Their 2014 campaign began last week with runners at Redcar, Catterick and Pontefract, and two third-placed finishes suggest there could be more visits to the winners’ enclosure soon.

“It’s a challenge to compete when you’ve got a small stable like ours,” said Tuer, whose greatest success came courtesy of Easy Terms in the Jorvick Stakes at York in 2012. “But that’s half the fun of giving it a go.

“It’s difficult taking on the big boys, but when we’re buying replacement horses, we tend to go for three-year-olds that already have a handicap mark so we can start with them right away.

“We breed some of our own horses, and we have a couple of nice youngsters we’re bringing through now, as well as some younger National Hunt horses we’ll look to run in bumpers this summer. But our experienced horses do most of the running and we’re lucky that they continue to run well.”

And while bigger yards might boast more in terms of facilities and expenditure, with just a dozen-or-so active runners to look after, Tuer can apply much more of a personal touch.

He is there when the horses leave their stables on a morning, there when they head to the gallops for their individually-tailored work routines, and there when they return for a spell in the horse walker. Then with their exercise over, he is even able to oversee their down time as they are turned out for a frolic in the field.

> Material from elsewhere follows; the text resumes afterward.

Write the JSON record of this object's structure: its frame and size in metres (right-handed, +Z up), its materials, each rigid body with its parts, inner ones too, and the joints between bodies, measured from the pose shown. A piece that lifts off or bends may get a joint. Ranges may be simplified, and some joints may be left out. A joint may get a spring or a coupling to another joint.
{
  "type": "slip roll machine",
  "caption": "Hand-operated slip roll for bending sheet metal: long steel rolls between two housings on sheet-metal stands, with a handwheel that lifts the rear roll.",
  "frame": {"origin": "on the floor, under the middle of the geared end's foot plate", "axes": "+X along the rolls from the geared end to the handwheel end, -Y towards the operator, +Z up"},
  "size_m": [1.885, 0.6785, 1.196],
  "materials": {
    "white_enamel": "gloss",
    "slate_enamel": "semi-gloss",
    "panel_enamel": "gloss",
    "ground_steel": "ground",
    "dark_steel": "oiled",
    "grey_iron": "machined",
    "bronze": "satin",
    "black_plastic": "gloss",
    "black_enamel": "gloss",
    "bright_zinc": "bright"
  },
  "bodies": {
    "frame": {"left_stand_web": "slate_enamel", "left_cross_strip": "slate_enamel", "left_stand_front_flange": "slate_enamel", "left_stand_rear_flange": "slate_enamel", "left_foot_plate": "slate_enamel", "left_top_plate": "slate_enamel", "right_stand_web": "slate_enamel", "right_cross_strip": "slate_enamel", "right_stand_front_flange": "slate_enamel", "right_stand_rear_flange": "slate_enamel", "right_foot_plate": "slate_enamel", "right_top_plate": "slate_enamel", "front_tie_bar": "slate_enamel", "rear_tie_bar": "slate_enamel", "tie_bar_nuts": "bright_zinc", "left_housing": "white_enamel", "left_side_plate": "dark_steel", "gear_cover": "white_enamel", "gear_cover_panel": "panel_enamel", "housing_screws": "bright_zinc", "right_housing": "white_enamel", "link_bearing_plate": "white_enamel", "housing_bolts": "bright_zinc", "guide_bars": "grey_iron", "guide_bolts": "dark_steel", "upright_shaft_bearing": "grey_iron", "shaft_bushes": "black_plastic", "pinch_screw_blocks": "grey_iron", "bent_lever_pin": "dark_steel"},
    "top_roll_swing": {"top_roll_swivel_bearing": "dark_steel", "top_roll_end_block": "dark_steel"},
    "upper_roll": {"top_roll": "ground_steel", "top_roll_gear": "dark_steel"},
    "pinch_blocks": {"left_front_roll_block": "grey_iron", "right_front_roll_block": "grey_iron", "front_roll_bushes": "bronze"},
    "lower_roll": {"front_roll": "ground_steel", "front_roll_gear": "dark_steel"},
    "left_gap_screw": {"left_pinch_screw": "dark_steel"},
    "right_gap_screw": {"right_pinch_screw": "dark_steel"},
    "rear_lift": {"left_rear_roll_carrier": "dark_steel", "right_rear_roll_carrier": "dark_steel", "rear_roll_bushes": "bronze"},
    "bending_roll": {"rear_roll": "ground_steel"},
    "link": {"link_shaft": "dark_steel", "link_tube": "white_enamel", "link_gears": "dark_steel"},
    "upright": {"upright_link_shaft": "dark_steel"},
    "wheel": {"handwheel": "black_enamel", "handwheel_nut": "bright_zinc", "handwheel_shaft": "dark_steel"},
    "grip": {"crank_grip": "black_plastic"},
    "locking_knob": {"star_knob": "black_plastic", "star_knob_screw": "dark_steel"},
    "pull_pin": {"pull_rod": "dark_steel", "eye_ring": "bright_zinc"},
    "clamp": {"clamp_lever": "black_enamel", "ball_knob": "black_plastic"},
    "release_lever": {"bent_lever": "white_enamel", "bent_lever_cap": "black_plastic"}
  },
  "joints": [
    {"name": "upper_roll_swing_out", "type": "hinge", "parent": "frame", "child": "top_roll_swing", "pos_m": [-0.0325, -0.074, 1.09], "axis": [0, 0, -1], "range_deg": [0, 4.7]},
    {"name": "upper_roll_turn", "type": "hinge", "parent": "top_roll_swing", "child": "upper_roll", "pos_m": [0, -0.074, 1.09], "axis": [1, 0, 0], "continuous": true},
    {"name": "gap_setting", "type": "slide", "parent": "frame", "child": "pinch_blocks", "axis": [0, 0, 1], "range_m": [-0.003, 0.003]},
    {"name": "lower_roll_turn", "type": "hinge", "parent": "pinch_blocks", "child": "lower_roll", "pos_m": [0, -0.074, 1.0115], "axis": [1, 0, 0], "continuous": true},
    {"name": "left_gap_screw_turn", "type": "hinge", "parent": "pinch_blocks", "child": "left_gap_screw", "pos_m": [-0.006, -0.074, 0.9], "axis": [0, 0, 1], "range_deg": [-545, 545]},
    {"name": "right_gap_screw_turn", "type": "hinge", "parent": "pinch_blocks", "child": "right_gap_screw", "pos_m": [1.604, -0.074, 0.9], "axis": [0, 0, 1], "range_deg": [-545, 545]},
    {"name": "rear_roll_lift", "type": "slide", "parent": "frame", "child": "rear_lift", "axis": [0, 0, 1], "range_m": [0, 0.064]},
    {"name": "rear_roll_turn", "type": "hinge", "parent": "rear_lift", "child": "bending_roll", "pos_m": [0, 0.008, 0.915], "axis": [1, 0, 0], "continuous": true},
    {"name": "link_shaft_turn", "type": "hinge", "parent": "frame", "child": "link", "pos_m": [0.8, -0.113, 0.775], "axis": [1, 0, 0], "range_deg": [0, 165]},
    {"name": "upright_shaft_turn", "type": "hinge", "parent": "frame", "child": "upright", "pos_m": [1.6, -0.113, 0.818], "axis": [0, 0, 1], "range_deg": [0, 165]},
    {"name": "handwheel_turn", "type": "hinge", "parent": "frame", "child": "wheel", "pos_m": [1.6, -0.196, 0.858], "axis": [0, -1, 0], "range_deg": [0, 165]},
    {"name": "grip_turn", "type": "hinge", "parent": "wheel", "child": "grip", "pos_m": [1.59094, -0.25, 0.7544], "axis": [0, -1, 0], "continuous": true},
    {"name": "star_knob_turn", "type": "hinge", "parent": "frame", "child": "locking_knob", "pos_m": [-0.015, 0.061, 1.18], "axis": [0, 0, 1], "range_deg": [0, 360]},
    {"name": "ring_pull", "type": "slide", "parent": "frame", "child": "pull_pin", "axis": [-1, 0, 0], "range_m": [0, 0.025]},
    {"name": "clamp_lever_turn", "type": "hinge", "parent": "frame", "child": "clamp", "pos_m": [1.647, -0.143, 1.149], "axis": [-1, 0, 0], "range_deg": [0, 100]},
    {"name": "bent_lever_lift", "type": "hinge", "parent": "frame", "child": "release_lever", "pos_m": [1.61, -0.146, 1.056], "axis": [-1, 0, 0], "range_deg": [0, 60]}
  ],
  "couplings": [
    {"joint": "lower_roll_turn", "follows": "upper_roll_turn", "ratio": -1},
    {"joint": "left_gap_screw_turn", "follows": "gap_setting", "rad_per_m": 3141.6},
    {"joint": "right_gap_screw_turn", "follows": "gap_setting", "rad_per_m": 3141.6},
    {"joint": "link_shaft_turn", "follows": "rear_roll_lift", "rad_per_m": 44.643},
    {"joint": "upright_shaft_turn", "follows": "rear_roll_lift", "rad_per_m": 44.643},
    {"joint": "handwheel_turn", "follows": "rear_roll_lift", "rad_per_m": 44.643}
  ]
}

“We do that every day in the summer,” he said. “I suppose it wouldn’t really be practical at the bigger yards, but I like to see the horses running about in the field for a bit because I think it does them good.

“The work on the gallops is very organised, and we vary the routines depending on how close we are to a horse’s next run. But once that’s over, we let them run loose and get a bit of sun on their backs. Sometimes, that can be as good for them as anything.”

The next test of the training regime will come next week, when Tuer is likely to have runners at either Redcar, Catterick or Beverley.

Gold Show and Mystical Moment should return to the track shortly looking to build on their top-three finishes last week, while Tuer also has high hopes for Fazza, who won two races at Pontefract towards the end of last season, and Patavium, who might have turned 11, but who has not been out of the first four in his last four runs.

“Mystical Moment is in good shape,” he said. “His third at Catterick was a good run, and although he hasn’t won for a while, he’s always pretty consistent. He might go back to Catterick next week for a seven-furlong race, or we’ve got the option of running him over a mile because he’s equally comfortable with that.

“Fazza’s also going well at the minute. We wondered whether the handicapper had put him up a bit too much on the back of his runs last season, but he ran a really good race to be fourth at Redcar last week. To be honest, he probably even surprised us with how well he did there.”